* _THE TASK_:
Begin at the line that contains "points = [vertex.co", stop after the line that contains "obj.matrix_parent_inverse = Matrix.Identity(4)", and reproduce only that span, unaltered.

Extracted data entries:
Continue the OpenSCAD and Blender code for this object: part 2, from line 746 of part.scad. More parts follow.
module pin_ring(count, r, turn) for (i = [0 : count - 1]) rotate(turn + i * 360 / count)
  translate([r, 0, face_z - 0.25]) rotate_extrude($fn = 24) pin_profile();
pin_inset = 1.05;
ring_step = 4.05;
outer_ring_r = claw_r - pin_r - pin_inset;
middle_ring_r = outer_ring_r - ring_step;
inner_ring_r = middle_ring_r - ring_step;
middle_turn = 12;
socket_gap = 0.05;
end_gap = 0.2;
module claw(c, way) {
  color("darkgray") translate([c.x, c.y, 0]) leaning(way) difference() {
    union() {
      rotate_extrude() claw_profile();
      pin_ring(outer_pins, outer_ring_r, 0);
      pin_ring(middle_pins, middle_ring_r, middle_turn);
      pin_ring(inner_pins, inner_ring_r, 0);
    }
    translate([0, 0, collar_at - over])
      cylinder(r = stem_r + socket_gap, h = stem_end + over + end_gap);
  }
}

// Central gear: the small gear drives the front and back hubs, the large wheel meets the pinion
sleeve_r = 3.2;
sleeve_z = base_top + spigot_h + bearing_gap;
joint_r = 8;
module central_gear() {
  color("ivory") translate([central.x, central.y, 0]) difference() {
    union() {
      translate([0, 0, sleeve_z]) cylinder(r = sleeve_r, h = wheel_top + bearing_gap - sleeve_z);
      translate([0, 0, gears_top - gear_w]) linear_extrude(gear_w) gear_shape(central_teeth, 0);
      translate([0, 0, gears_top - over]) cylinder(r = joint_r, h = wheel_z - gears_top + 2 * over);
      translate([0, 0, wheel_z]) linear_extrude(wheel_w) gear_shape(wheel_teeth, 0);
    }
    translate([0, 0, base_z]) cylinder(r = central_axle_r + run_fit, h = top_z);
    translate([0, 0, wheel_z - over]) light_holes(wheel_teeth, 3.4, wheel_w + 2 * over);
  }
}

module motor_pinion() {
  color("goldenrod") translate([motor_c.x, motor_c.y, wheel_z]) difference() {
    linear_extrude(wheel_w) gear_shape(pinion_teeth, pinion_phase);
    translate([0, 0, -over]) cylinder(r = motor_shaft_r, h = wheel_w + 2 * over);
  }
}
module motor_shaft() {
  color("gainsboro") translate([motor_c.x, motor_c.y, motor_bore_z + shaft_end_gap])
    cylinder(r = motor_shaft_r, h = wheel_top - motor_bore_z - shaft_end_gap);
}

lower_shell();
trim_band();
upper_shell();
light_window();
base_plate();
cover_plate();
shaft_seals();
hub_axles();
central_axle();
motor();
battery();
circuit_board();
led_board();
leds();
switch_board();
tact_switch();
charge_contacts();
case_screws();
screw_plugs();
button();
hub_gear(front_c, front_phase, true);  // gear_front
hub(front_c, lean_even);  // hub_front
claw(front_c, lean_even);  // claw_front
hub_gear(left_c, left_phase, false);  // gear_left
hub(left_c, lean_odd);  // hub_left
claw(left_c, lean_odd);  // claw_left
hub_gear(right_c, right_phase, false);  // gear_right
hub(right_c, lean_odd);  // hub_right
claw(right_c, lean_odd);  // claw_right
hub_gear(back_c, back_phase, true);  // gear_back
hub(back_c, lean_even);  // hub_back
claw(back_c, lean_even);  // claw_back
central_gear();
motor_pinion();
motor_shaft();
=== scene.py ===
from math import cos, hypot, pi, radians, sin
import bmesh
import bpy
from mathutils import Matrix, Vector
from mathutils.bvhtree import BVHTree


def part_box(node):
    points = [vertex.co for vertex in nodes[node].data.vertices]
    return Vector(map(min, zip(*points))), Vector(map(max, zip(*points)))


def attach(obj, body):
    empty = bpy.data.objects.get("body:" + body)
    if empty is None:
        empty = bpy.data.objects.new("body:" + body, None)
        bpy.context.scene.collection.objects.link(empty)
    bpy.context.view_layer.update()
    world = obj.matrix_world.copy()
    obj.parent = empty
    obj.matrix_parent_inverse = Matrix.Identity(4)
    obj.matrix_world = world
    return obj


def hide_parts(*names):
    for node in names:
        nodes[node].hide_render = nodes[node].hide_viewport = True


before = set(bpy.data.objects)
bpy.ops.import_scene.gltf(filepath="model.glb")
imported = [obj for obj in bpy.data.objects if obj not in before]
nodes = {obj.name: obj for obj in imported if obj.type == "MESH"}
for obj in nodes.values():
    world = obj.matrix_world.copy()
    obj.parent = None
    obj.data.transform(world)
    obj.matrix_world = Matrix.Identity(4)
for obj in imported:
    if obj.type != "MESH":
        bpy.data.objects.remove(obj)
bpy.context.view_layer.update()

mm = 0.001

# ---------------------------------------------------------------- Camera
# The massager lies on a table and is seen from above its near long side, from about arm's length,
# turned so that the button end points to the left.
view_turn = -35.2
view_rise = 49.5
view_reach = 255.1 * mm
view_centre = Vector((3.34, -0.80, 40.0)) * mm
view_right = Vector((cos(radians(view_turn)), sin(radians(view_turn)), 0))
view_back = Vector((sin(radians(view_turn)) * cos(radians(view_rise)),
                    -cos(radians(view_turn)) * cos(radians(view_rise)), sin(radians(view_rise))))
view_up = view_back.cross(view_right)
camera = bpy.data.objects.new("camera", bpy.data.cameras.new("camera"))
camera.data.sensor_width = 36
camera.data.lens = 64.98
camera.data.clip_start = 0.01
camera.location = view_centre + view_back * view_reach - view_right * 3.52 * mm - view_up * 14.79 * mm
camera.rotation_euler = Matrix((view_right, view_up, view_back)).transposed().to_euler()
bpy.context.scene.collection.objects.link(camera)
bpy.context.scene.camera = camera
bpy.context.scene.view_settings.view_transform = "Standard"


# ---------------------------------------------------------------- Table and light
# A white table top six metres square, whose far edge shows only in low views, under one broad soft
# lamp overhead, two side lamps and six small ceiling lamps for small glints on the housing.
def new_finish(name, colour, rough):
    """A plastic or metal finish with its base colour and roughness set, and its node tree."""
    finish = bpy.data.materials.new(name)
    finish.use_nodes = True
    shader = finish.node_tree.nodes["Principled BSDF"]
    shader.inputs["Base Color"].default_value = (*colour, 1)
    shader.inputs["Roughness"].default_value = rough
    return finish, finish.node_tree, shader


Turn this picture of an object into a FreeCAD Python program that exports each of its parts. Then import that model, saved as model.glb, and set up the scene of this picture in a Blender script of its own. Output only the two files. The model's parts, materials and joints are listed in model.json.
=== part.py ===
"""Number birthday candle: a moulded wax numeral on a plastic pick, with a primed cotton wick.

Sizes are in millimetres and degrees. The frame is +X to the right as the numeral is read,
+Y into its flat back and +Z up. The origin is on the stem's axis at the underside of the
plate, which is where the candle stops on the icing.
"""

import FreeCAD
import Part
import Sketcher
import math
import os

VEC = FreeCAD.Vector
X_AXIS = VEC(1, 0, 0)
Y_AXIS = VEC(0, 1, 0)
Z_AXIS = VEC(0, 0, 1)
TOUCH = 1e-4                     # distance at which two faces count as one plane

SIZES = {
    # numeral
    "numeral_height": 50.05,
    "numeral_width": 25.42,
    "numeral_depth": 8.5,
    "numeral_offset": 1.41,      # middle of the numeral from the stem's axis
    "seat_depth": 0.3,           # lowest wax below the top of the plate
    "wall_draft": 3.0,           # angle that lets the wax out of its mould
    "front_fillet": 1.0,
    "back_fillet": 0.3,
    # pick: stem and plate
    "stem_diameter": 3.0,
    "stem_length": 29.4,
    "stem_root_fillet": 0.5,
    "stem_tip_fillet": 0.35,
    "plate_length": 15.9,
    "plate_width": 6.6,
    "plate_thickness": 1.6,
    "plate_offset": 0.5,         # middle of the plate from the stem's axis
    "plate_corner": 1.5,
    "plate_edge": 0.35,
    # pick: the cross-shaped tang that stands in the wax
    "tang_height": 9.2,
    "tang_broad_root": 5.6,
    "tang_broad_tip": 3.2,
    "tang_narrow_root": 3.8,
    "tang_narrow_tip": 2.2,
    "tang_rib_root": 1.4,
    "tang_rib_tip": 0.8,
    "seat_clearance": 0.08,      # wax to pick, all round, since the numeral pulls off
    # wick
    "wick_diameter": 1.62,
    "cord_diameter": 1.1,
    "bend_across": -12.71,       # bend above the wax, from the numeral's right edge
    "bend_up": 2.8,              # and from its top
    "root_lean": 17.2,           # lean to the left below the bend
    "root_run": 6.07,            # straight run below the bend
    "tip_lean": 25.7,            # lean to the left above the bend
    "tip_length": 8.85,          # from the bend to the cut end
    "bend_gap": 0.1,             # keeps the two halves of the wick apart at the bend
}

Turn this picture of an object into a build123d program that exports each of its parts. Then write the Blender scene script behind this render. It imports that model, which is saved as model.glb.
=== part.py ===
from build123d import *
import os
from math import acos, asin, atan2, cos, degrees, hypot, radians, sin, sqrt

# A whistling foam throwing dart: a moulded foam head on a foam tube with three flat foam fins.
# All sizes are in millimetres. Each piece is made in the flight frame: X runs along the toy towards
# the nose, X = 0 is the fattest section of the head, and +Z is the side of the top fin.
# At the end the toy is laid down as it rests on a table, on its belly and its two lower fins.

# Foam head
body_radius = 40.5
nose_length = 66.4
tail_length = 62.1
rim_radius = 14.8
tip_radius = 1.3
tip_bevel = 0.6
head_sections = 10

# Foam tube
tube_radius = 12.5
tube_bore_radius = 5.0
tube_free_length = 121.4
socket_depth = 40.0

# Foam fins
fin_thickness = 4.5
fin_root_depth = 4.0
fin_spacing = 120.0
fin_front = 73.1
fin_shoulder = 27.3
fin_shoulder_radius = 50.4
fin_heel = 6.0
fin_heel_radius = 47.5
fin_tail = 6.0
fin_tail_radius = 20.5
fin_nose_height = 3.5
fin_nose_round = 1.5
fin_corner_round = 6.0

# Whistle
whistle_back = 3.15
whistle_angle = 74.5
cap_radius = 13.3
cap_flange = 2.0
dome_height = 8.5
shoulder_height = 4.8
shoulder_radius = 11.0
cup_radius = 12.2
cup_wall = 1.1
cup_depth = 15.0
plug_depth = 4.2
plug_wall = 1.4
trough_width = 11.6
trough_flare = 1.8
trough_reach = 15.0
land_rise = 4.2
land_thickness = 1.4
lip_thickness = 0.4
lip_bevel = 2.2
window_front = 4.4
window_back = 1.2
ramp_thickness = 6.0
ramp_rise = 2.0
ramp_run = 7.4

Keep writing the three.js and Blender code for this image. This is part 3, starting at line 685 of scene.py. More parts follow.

* _EXPECTED ANSWER_:
    points = [vertex.co for vertex in nodes[node].data.vertices]
    return Vector(map(min, zip(*points))), Vector(map(max, zip(*points)))


def attach(obj, body):
    empty = bpy.data.objects.get("body:" + body)
    if empty is None:
        empty = bpy.data.objects.new("body:" + body, None)
        bpy.context.scene.collection.objects.link(empty)
    bpy.context.view_layer.update()
    world = obj.matrix_world.copy()
    obj.parent = empty
    obj.matrix_parent_inverse = Matrix.Identity(4)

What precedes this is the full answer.